_Brief_
Count how many lines contain "axes" and reply with that number only.

_Raw data_

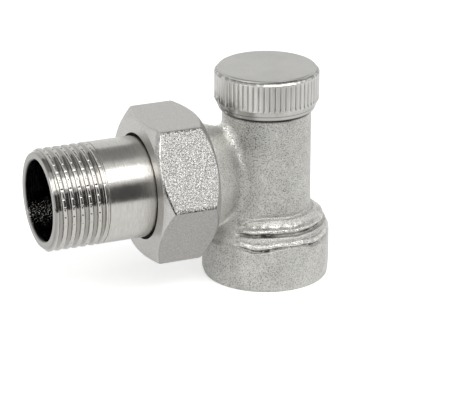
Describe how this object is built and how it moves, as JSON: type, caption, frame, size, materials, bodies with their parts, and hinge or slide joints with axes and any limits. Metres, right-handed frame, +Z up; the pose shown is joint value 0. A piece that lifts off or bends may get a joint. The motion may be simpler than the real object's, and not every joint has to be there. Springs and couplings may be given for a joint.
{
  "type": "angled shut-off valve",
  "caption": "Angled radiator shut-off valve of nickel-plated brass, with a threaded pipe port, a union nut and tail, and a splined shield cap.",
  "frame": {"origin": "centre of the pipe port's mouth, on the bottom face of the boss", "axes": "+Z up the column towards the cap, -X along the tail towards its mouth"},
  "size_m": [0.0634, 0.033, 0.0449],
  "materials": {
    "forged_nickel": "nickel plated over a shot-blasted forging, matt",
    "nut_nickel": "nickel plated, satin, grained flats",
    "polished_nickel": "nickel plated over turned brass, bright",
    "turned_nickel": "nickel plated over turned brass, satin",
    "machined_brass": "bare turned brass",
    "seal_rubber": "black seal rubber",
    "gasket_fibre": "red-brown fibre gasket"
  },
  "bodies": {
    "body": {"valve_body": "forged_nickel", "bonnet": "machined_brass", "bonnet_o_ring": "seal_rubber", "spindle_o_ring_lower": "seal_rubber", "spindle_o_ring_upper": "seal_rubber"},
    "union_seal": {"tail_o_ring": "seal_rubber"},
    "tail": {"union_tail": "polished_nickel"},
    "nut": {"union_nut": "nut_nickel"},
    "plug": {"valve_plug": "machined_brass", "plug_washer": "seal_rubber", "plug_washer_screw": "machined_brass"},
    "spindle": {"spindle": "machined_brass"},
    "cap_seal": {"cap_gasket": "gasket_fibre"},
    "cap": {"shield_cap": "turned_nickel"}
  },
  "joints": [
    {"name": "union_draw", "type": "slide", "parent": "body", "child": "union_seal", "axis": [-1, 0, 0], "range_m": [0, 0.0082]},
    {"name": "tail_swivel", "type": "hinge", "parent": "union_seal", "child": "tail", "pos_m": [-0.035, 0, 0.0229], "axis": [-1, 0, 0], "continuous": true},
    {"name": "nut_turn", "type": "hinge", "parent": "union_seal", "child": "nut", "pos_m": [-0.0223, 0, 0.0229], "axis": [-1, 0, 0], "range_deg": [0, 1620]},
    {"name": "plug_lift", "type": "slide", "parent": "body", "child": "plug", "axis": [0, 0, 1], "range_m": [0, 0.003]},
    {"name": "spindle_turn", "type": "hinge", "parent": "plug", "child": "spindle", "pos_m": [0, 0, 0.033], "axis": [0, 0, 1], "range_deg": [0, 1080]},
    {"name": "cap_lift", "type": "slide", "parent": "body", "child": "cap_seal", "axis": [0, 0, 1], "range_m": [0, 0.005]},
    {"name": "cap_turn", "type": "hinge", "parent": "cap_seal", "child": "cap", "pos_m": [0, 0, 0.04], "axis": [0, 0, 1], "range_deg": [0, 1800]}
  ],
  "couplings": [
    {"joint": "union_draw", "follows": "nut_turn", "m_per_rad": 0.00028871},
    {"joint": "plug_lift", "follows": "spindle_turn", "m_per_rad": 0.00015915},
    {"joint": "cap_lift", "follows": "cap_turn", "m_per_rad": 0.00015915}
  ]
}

_Result below_
2